*The problem*: Would you pull out every line of the material that contains the string "scene"?

*Data lines*:
+-------+

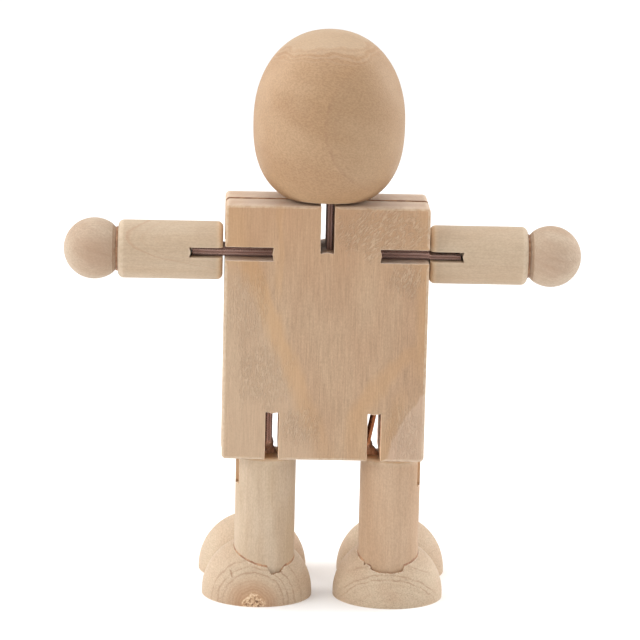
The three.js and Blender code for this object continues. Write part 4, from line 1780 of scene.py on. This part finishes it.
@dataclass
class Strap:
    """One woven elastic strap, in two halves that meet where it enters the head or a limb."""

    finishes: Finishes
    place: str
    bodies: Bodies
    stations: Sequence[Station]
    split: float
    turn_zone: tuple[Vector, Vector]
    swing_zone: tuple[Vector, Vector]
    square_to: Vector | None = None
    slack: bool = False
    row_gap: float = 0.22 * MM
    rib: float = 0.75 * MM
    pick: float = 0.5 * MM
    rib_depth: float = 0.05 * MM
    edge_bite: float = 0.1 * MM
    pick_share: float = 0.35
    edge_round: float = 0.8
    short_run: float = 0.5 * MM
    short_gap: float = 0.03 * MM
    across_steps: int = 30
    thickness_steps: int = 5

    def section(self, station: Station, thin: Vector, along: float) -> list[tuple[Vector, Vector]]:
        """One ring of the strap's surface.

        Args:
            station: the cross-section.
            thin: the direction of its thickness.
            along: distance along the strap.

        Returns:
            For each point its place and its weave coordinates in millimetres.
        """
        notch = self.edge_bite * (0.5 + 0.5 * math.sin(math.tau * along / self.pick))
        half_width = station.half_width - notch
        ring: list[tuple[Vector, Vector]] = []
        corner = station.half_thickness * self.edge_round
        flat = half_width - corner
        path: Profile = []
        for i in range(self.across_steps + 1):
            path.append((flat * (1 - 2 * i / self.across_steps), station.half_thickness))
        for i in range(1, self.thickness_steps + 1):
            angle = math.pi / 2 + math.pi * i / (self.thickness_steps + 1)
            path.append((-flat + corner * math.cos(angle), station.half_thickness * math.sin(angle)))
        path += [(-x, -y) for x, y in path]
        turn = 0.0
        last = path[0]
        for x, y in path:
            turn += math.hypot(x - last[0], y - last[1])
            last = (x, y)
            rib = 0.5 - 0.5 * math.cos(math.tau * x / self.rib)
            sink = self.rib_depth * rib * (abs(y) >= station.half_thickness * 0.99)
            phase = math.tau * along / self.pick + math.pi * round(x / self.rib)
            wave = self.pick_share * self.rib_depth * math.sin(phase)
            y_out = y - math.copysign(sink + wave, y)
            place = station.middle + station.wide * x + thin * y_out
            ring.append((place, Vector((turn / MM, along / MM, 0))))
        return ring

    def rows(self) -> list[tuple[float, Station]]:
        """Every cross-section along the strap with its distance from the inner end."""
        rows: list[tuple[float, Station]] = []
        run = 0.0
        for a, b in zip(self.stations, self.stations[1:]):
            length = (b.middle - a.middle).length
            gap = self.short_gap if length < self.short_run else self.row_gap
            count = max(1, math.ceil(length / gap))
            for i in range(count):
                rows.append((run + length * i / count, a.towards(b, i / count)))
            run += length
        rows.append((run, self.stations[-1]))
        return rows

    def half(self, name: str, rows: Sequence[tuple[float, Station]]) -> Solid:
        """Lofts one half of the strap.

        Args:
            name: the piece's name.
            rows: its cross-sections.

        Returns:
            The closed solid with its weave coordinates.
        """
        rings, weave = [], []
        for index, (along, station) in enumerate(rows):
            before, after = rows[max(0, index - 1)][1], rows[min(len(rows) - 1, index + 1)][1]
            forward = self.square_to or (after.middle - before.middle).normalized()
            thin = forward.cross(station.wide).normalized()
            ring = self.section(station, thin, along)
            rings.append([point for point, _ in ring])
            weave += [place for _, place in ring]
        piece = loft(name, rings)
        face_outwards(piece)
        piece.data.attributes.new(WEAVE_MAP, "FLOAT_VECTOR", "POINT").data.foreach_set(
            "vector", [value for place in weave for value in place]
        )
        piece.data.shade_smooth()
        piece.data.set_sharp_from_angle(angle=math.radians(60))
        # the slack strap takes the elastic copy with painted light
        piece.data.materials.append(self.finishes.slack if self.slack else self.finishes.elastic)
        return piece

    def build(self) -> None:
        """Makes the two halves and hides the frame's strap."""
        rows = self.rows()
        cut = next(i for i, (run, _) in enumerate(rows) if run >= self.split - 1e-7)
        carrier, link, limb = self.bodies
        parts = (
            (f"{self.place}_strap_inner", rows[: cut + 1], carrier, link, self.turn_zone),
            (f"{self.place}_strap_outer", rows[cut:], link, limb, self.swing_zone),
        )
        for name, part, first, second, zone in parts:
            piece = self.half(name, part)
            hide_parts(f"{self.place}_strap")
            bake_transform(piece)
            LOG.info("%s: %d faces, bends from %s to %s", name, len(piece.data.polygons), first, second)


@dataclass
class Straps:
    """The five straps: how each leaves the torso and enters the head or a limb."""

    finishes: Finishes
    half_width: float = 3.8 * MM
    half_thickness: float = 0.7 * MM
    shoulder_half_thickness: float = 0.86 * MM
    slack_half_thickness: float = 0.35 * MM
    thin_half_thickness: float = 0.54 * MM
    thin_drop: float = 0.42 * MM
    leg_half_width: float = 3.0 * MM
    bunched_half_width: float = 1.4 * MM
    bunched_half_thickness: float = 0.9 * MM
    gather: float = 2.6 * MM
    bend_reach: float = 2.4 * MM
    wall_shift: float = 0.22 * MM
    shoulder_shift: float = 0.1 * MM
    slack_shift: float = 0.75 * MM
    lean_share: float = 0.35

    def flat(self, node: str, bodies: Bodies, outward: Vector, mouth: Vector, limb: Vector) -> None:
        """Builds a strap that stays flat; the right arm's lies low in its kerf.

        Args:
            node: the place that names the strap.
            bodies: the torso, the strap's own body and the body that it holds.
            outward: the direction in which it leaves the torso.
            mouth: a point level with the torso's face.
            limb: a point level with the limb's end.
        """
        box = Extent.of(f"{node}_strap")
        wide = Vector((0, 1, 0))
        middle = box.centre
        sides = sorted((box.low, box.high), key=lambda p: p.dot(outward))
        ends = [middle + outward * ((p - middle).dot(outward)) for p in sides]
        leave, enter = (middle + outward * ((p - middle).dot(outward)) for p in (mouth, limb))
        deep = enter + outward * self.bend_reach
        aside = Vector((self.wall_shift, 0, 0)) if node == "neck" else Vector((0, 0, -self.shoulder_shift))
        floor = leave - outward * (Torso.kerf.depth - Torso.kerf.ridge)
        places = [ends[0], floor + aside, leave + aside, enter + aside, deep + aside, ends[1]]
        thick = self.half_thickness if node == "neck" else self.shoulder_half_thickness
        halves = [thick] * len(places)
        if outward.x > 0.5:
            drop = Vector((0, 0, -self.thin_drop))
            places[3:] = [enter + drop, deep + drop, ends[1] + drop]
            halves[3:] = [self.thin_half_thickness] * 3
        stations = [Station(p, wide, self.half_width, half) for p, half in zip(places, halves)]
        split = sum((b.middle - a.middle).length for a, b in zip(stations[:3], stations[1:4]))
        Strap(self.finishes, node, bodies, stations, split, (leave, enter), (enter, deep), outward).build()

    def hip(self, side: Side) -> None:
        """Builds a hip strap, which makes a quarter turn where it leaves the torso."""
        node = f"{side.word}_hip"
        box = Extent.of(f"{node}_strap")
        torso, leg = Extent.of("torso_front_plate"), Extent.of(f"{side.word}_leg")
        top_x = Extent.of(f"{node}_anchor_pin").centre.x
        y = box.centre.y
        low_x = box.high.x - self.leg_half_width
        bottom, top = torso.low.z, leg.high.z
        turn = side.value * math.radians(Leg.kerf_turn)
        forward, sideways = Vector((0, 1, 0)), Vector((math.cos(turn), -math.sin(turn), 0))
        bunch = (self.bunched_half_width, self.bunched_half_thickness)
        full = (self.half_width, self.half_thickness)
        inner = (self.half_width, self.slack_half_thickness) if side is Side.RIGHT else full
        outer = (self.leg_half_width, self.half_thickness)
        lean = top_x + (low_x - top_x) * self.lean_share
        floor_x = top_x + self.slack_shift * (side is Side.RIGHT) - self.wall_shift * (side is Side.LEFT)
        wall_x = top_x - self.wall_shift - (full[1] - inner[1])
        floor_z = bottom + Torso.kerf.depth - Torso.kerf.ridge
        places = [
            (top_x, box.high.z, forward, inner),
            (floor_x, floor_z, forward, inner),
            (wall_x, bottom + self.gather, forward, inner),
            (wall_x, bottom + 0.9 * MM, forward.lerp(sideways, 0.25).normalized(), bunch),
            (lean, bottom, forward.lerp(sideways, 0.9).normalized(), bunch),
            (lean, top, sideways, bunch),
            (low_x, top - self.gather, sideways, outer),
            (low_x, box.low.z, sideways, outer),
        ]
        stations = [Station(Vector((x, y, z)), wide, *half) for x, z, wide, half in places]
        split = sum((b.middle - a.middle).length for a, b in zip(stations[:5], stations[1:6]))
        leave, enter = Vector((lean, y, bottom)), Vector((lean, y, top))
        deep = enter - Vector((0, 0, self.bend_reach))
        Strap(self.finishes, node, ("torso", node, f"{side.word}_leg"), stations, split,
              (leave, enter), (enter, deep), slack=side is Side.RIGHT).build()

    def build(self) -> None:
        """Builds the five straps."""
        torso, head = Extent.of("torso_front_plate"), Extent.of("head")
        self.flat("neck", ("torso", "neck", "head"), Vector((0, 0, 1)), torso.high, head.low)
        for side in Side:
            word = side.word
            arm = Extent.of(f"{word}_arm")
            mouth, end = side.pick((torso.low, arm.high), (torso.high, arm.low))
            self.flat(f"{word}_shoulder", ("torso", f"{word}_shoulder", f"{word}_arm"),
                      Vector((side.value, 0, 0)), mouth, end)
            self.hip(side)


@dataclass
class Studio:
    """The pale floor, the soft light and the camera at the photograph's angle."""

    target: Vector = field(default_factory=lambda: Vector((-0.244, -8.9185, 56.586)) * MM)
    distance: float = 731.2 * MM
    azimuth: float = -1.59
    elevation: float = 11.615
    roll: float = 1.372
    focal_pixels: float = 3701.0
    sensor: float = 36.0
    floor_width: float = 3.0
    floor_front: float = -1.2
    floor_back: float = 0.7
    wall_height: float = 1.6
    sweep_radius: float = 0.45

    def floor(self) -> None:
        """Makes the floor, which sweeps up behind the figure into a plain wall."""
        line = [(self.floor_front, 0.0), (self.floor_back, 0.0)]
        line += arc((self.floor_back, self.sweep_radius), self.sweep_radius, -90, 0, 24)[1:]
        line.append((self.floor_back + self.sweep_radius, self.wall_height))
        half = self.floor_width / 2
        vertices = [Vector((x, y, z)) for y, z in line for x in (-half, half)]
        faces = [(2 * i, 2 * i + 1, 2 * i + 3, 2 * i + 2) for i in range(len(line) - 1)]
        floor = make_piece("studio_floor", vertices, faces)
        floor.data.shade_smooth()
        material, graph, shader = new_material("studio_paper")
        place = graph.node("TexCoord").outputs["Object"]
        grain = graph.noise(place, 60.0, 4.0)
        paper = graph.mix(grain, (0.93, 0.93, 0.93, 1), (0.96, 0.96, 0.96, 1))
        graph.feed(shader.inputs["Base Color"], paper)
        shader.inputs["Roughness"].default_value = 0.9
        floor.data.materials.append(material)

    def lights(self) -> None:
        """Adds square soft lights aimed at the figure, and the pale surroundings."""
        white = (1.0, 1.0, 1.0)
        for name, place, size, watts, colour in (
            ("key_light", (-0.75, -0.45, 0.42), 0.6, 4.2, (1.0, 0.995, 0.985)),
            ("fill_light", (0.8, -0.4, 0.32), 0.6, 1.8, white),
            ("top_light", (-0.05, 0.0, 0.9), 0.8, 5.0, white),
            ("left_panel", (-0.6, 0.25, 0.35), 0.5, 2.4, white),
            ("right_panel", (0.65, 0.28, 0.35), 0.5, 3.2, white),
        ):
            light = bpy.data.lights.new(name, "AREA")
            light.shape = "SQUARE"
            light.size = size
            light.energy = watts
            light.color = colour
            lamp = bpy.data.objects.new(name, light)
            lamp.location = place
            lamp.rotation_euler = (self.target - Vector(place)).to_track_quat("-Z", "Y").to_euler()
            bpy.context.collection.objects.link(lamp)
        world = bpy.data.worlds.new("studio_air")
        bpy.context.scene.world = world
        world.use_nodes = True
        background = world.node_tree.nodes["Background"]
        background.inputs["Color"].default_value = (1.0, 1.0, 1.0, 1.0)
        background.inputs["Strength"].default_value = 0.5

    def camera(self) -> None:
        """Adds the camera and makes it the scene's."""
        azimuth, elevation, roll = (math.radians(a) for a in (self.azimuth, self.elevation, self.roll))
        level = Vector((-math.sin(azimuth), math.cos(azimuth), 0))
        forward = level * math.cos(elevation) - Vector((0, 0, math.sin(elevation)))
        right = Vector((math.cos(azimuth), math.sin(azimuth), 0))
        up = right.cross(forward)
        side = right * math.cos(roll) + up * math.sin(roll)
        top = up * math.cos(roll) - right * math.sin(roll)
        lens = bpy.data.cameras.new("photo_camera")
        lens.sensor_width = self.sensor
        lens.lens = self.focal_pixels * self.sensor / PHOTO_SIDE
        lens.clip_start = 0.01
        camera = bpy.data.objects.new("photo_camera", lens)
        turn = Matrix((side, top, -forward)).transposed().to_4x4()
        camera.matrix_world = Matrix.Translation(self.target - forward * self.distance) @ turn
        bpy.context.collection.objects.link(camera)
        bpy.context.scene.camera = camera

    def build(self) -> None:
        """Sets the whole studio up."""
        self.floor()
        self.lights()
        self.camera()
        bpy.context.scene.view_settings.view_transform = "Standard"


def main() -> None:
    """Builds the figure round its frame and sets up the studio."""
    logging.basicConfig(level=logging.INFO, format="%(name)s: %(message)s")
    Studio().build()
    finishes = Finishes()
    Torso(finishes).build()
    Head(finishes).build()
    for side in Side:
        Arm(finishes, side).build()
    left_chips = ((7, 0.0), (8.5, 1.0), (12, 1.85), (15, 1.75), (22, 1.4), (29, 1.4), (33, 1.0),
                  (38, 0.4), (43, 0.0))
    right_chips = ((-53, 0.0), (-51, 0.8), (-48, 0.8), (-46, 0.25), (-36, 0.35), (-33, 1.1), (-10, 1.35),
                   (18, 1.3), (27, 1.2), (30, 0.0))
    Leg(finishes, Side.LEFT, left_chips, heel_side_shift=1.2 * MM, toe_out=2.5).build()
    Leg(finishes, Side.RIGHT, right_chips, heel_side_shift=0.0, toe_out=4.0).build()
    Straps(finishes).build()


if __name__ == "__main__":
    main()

+-------+

*Task result*:
The three.js and Blender code for this object continues. Write part 4, from line 1780 of scene.py on. This part finishes it.
        bpy.context.scene.world = world
        """Adds the camera and makes it the scene's."""
        bpy.context.scene.camera = camera
        bpy.context.scene.view_settings.view_transform = "Standard"